> EXERCISE: Repeat verbatim, and only, the lines of the data below, beginning at the line that contains "Recreate this object" and stopping after the line that contains "# a set rise above the plate's lower edge.".

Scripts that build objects
>>>

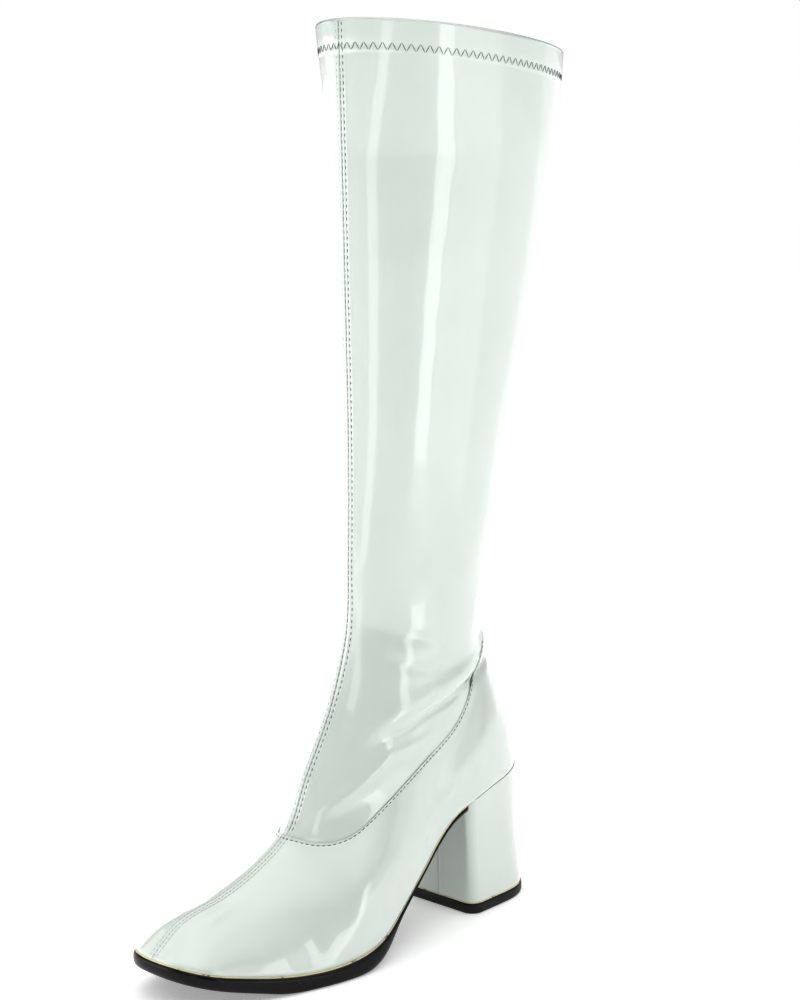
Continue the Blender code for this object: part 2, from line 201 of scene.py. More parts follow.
def cubic(xs, ys, at):
    """Reads a smooth curve through the points (xs, ys) at the given places."""
    step = np.diff(xs)
    rise = np.diff(ys) / step
    slope = np.empty(len(ys))
    slope[1:-1] = (rise[:-1] * step[1:] + rise[1:] * step[:-1]) / (step[1:] + step[:-1])
    slope[0] = 1.5 * rise[0] - 0.5 * slope[1]
    slope[-1] = 1.5 * rise[-1] - 0.5 * slope[-2]
    i = np.clip(np.searchsorted(xs, at, side="right") - 1, 0, len(xs) - 2)
    t = (at - xs[i]) / step[i]
    start = (2 * t**3 - 3 * t**2 + 1) * ys[i] + (t**3 - 2 * t**2 + t) * slope[i] * step[i]
    end = (3 * t**2 - 2 * t**3) * ys[i + 1] + (t**3 - t**2) * slope[i + 1] * step[i]
    return start + end


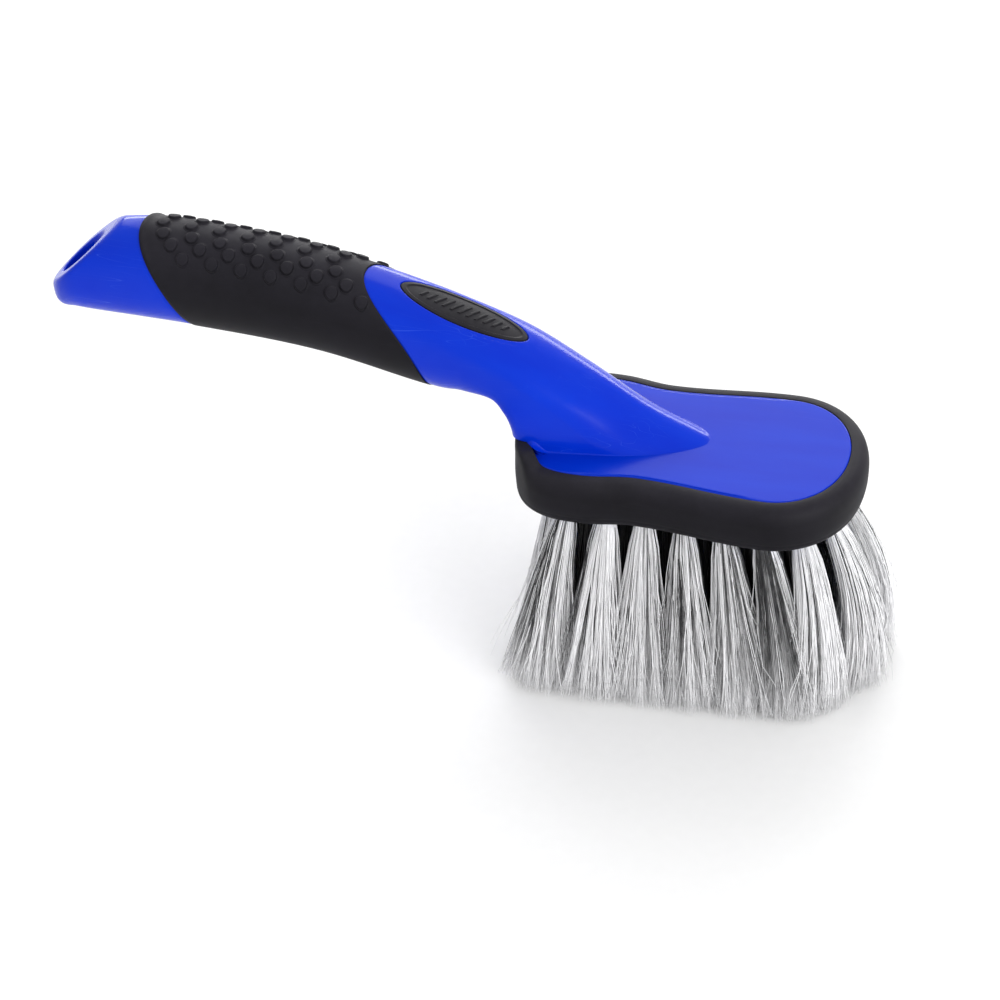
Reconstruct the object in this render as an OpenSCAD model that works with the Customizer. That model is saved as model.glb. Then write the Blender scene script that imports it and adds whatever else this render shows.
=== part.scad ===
// Hand brush for washing wheels: a moulded body with a soft grip, a soft head
// bumper and stapled tufts. The tips of the bristles stand on z = 0 and the
// origin lies under the middle of the head, +X towards the front of the head.

/* [Head] */
// Height of the block's top face above the bristle tips
block_top = 82; // [76:0.5:88]
// Thickness of the block
block_thick = 17.6; // [16:0.1:20]
// Half width of the block at its front lobe
front_w = 28.5; // [27:0.5:30]
// Half width of the block at its waist
waist_w = 25.2; // [24:0.2:27]
// Half width of the block at its rear lobe
rear_w = 27.7; // [26:0.1:29]
// Front end of the block
front_end = 54; // [52:0.5:56]
// Rear end of the block
rear_end = -50.4; // [-52:0.2:-50]

/* [Bumper] */
// Thickness of the soft bumper round the block
bumper_t = 6; // [4:0.2:7]
// How far the bumper rises behind the neck
rear_lip = 3.2; // [2:0.1:4]

/* [Handle] */
// Depth of the recess that the soft grip fills
sleeve_t = 2.2; // [1.6:0.1:2.8]
// Top seam of the grip at the tail
seam_tail = -184; // [-188:1:-180]
// Top seam of the grip at the neck
seam_neck = -107; // [-110:1:-104]
// Thickness of the plastic round the gas channel
wall = 4.4; // [3.6:0.1:5.2]
// Radius of the hanging hole
hang_r = 7.5; // [6:0.5:8]
// Distance of the hanging hole from the tail
hang_in = 11; // [10.5:0.5:14]

/* [Grip dots] */
// Dots along one row
dot_cols = 7; // [5:1:8]
// Distance between dots along a row
dot_pitch = 9.8; // [9:0.1:10.5]
// Radius of a dot
dot_r = 2.25; // [1.8:0.05:2.6]
// Height of a dot
dot_h = 1.1; // [0.8:0.1:1.4]

/* [Badge] */
// Half length of the oval inlay
badge_a = 22.6; // [18:0.2:23]
// Half width of the oval inlay
badge_b = 7.4; // [6:0.2:8.4]
// Depth of the oval inlay
badge_t = 1.6; // [1.2:0.1:2]

/* [Tufts] */
// Radius of the holes that hold the tufts
hole_r = 3; // [2.6:0.1:3.2]
// Depth of the holes
hole_depth = 12; // [10:0.5:13]
// Pitch of the tufts along the head
tuft_pitch = 13; // [12.8:0.1:13.2]
// Radius of an outer tuft at its tip
outer_tip_r = 7.8; // [6:0.2:8]
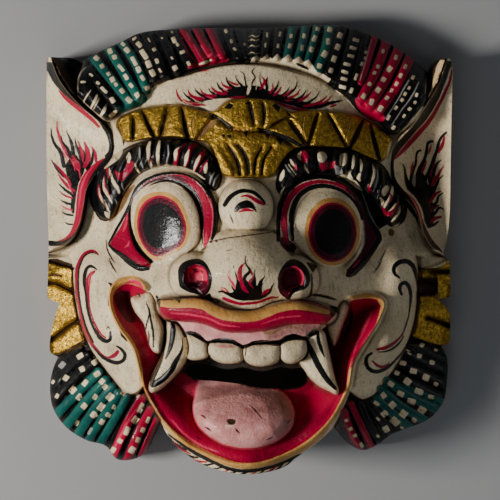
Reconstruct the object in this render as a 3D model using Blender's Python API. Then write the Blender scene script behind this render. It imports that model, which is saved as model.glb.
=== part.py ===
"""A carved and painted barong mask: the solid block, front and hollow back.

The mask is one piece of wood.  Its front is a relief of named features laid
out on a sheet (see below); its back is flat round the rim and hollowed out,
and the open mouth runs right through.  Blender 4.5, metres, +Z out of the
face, +Y towards the crest of the head.
"""
import math

import bmesh
import bpy
import numpy as np
from mathutils.geometry import delaunay_2d_cdt

# ---------------------------------------------------------------- layout
# The front is laid out on a sheet of 500 x 500 units of half a millimetre:
# a runs right and b runs down from the sheet's top left corner, and the
# mask's centre is at (250, 250).  Heights are in millimetres above the flat
# back.  The layout is the front as an eye 1.2 m in front of it sees it, so
# what stands further forward is drawn larger and is brought back in by place().
UNIT = 0.5
MID = 250.0
EYE = 1200.0
EYE_REF = 30.0
BACK_SCALE = (EYE - 18.0) / (EYE - EYE_REF)


def place(a, b, z):
    """Layout point and height -> millimetres, +X right, +Y up the face."""
    s = UNIT * (EYE - z) / (EYE - EYE_REF)
    return (a - MID) * s, (MID - b) * s, z


def smooth(t):
    t = np.clip(t, 0.0, 1.0)
    return t * t * (3.0 - 2.0 * t)


def mix(p, q, t):
    return p + (q - p) * t


def smax(p, q, k):
    h = np.clip(0.5 + 0.5 * (p - q) / k, 0.0, 1.0)
    return mix(q, p, h) + k * h * (1.0 - h)


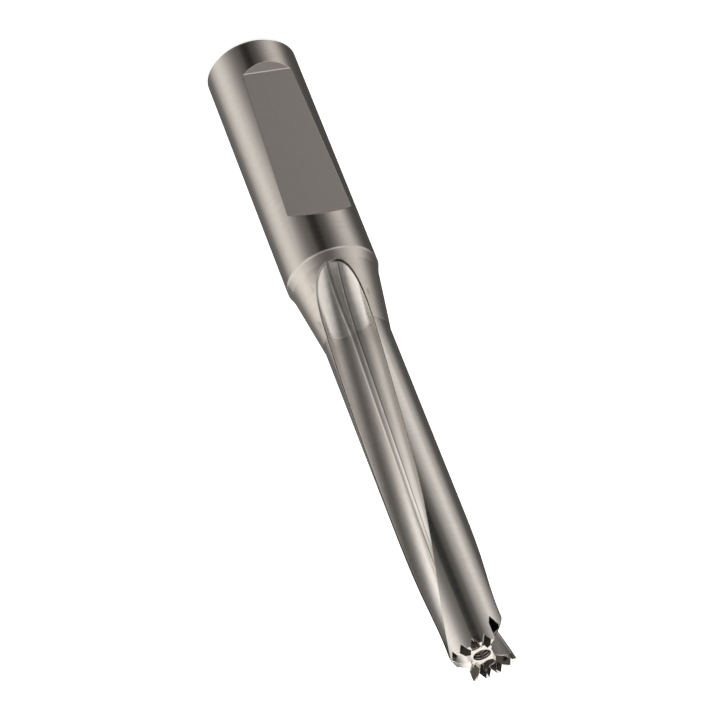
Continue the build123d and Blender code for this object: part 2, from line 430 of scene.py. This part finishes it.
def body_zones():
    """Group that tells the ground zones of the body apart by height and radius."""
    places = ("Across", "Outward", "Height", "Depth")
    names = [name for name, _ in ZONE_STEEL] + ["Flat", *places]
    tree, _, ends = new_group("body_zones", (), names)
    x, y, height = split_axes(tree, surface_place(tree))
    squares = math_node(tree, "MULTIPLY_ADD", x, x, product(tree, y, y))
    radius = math_node(tree, "SQRT", squares)
    across, outward = place_in_flute(tree, x, y, radius, height)
    shaft = smooth_step(tree, height, SHAFT_START - FINISH_BLEND, SHAFT_START)
    above_shank = smooth_step(tree, height, SHANK_TOP - FINISH_BLEND, SHANK_TOP)
    depth = math_node(tree, "SUBTRACT", turned_radius(tree, height, shaft), radius)
    cut = smooth_step(tree, depth, *CUT_DEPTH)
    seat = smooth_step(tree, height, *(SEAT_HEIGHT - reach for reach in SEAT_REACH))
    narrow = math_node(tree, "LESS_THAN", radius, SCREW_HOLE_RADIUS + SCREW_HOLE_MARGIN)
    bored = math_node(tree, "GREATER_THAN", height, SEAT_HEIGHT - SCREW_HOLE_DEPTH)
    bore = product(tree, narrow, bored)
    fluted = math_node(tree, "GREATER_THAN", height, SHANK_TOP + FLUTE_ENTRY)
    flute = product(tree, cut, fluted, rest_of(tree, seat), rest_of(tree, bore))
    zones = {
        "Shaft": shaft,
        "Cone": math_node(tree, "SUBTRACT", above_shank, shaft),
        # Band at the step, where painted shade dulls its bright line
        "Step": band(tree, height, SHAFT_START - STEP_BAND[0], STEP_BAND[1]),
        "Flat": product(tree, between(tree, height, *FLAT_REACH), cut),
        # Rear wall of the flat, which gets painted shade
        "Flat wall": product(tree, between(tree, height, FLAT_WALL_START, FLAT_WALL_END), cut),
        "Flute": flute,
        "Seat": seat,
        "Bore": bore,
        "Across": across,
        "Outward": outward,
        "Height": height,
        "Depth": depth,
    }
    zones.update(flute_finishes(tree, flute, height, across))
    for name, value in zones.items():
        tree.links.new(value, ends.inputs[name])
    return tree


def cusp_distances(tree, across, height):
    """Distances to the left and right cusp of the floor strip, which widens in the run-out."""
    behind = math_node(tree, "MAXIMUM", math_node(tree, "SUBTRACT", SHAFT_START, height), 0.0)
    half = math_node(tree, "MULTIPLY_ADD", behind, RUNOUT_STRIP_GROWTH, FLOOR_STRIP_HALF)
    off = math_node(tree, "SUBTRACT", across, FLOOR_STRIP_OFFSET)
    return math_node(tree, "ADD", off, half), math_node(tree, "SUBTRACT", off, half)


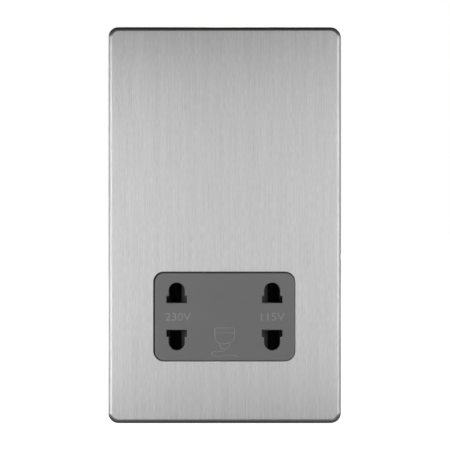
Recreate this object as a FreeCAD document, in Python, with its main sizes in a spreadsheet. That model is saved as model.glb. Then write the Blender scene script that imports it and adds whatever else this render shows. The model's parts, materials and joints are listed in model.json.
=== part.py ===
import FreeCAD, Part
import math
import os
from types import SimpleNamespace

import Sketcher

os.makedirs("parts", exist_ok=True)

# Shaver supply socket for a wall box, in millimetres. X is to the right, Z is up and the front
# faces -Y. The wall plane is y = 0 and the origin is the middle of the plate on that plane.
# Pieces of the socket module are drawn about the middle of its face and placed at module_height,
# a set rise above the plate's lower edge.

# Driving dimensions
SIZES = {
    # Cover plate, a pressed pan with a turned skirt
    "plate_width": 87.0,
    "plate_height": 148.0,
    "plate_depth": 5.0,
    "plate_corner": 4.1,
    "plate_sheet": 1.0,
    "plate_bend": 1.5,
    "skirt_gap": 0.4,
    "notch_height": -11.8,
    "notch_length": 2.6,
    "notch_depth": 0.2,
    # Opening in the plate and the socket face that fills it
    "module_rise": 39.75,
    "cutout_width": 53.1,
    "cutout_height": 33.5,
    "cutout_corner": 3.6,
    "cutout_rise": 0.2,
    "cutout_shift": -0.15,
    "insert_side_gap": 0.3,
    "insert_top_gap": 0.35,
    "insert_proud": 0.35,
    "insert_edge": 0.5,
    "flange_thickness": 1.0,
    "flange_side": 3.45,
    "flange_top": 1.6,
    "boss_depth": 1.5,
    "boss_clearance": 0.2,
    "face_wall": 2.0,
    # Pin apertures: a domed round hole joined to a wider flat slot
    "outlet_offset": 17.93,
    "dome_centre": 10.0,
    "dome_radius": 2.95,
    "slot_half": 3.75,
    "slot_near": 5.0,
    "slot_far": 7.85,
    "lead_in": 0.15,
    # Snap legs of the socket face
    "leg_inset": 0.1,
    "leg_thickness": 1.2,
    "leg_height": 9.0,
    "leg_width": 5.0,
    "barb": 0.7,
    "barb_length": 1.3,
    "leg_clearance": 0.1,
    # Mounting frame and gasket
    "frame_gap": 0.2,
    "rim_wall": 1.6,
    "rim_bevel": 0.7,
    "gasket_thickness": 1.0,
    "gasket_inset": 0.3,
    "gasket_clearance": 0.6,
    "fixing_margin": 13.7,
    "fixing_radius": 2.1,
    "fixing_recess_radius": 3.8,
    "fixing_recess_depth": 1.2,
    "bead_rise": 0.45,
    "bead_clearance": 0.1,
    "bead_depth": 2.0,
    "bead_height": 40.0,
    "bead_length": 14.0,
    # Contact carrier and its cover
    "carrier_width": 52.0,
    "carrier_height": 31.8,
    "carrier_side_wall": 1.2,
    "carrier_end_wall": 1.8,
    "carrier_depth": 14.1,
    "window_clearance": 0.4,
    "deck": 1.5,
    "cover_thickness": 1.5,
    "pocket_clearance": 0.7,
    "core_wall": 1.2,
    # Sliding interlock
    "slide_gap": 0.2,
    "slider_thickness": 4.0,
    "slider_reach": 16.28,
    "slider_ramp": 1.98,
    "slider_land": 0.8,
    "slider_side_gap": 0.3,
    "slider_travel": 2.4,
    "seat_half": 2.6,
    "peg_side": 1.5,
    "peg_length": 1.5,
    "spring_radius": 1.7,
    "spring_wire": 0.44,
    "spring_turns": 4.0,
    # Contact clips, folded from strip
    "strip": 0.5,
    "clip_half": 3.1,
    "clip_pinch": 1.1,
    "clip_mouth": 2.9,
    "clip_pinch_depth": 6.1,
    "clip_waist_depth": 11.1,
    "clip_near": 5.2,
    "clip_far": 12.8,
    "bridge_width": 1.4,
    "tag_half": 1.2,
    "tag_length": 4.0,
    "tag_common": -7.6,
    "tag_230": -11.5,
    "tag_115": 5.6,
    "tag_height": 9.4,
    # Centre-off switch worked by the slider
    "switch_half_width": 3.3,
    "switch_half_height": 10.1,
    "switch_fit": 0.1,
    "switch_floor": 2.5,
    "pivot_depth": 6.5,
    "lever_half": 0.5,
    "lever_ball": 0.7,
    "lever_hub": 1.3,
    "lever_thickness": 2.2,
    "lever_play": 0.15,
    "blade_half": 1.2,
    "blade_thickness": 0.6,
    "blade_rise": 7.0,
    # Transformer
    "core_width": 48.0,
    "core_leg": 8.0,
    "core_window": 24.0,
    "core_stack": 18.0,
    "core_front": 10.0,
    "core_base": 0.0,
    "bobbin_fit": 0.2,
    "bobbin_wall": 1.2,
    "bobbin_flange": 6.8,
    "winding_inset": 0.9,
    "winding_corner": 3.5,
    "tape": 0.3,
    "pin_side": 0.7,
    "pin_length": 4.0,
    "pin_depth": 2.5,
    "pad_thickness": 0.8,
    "pad_width": 3.0,
    "cutout_body_width": 8.0,
    "cutout_body_height": 7.8,
    "cutout_body_thickness": 2.4,
    # Rear housing
    "housing_side_margin": 10.5,
    "housing_end_margin": 19.0,
    "housing_wall": 1.8,
    "housing_corner": 4.0,
    "housing_bevel": 1.2,
    "low_depth": 25.0,
    "deep_depth": 40.0,
    "step_height": -15.0,
    "rib_offset": 20.0,
    "rib_width": 2.0,
    "boss_inset": 4.8,
    "boss_side": 6.4,
    "boss_length": 15.0,
    "boss_rise": 24.4,
    "post_offset": 23.5,
    "post_rise": 12.5,
    "post_side": 3.0,
    "tongue_offset": 14.0,
    "tongue_width": 6.0,
    "tongue_length": 1.7,
    "tongue_clearance": 0.15,
    "vent_width": 1.8,
    "vent_length": 22.0,
    "vent_pitch": 6.0,
    "vent_height": 20.0,
    # Screws that hold frame and housing together
    "screw_radius": 1.25,
    "screw_length": 11.0,
    "screw_head_radius": 2.7,
    "screw_head_height": 1.4,
    "screw_clearance": 0.35,
    "screw_recess_depth": 0.8,
    "pilot_clearance": 0.05,
    # Terminal block and its tunnel terminals
    "terminal_pitch": 10.0,
    "terminal_width": 8.0,
    "terminal_length": 9.0,
    "terminal_depth": 8.5,
    "terminal_rise": 5.0,
    "wire_radius": 1.75,
    "wire_height": 3.0,
    "terminal_screw_radius": 1.6,
    "terminal_screw_rise": 1.5,
    "terminal_screw_gap": 0.1,
    "block_base": 2.0,
    "block_barrier": 1.2,
    "block_barrier_height": 10.0,
    "block_skirt": 7.6,
    "block_stop": 1.4,
    "block_peg_side": 2.4,
    "block_peg_clearance": 0.05,
    "tail_half": 1.5,
    "tail_thickness": 0.8,
    "tail_gap": 1.6,
    # Earth strap and leads
    "strap_width": 5.0,
    "strap_thickness": 0.6,
    "strap_rise": 21.2,
    "strap_finger": 7.2,
    "strap_clearance": 0.3,
    "lead_radius": 0.75,
    "lead_bend": 3.0,
    "lead_front": 1.8,
    "lead_cross": -9.0,
    "lead_side": -5.0,
}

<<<

> THE COMPLETED TASK:
Recreate this object as a FreeCAD document, in Python, with its main sizes in a spreadsheet. That model is saved as model.glb. Then write the Blender scene script that imports it and adds whatever else this render shows. The model's parts, materials and joints are listed in model.json.
=== part.py ===
import FreeCAD, Part
import math
import os
from types import SimpleNamespace

import Sketcher

os.makedirs("parts", exist_ok=True)

# Shaver supply socket for a wall box, in millimetres. X is to the right, Z is up and the front
# faces -Y. The wall plane is y = 0 and the origin is the middle of the plate on that plane.
# Pieces of the socket module are drawn about the middle of its face and placed at module_height,
# a set rise above the plate's lower edge.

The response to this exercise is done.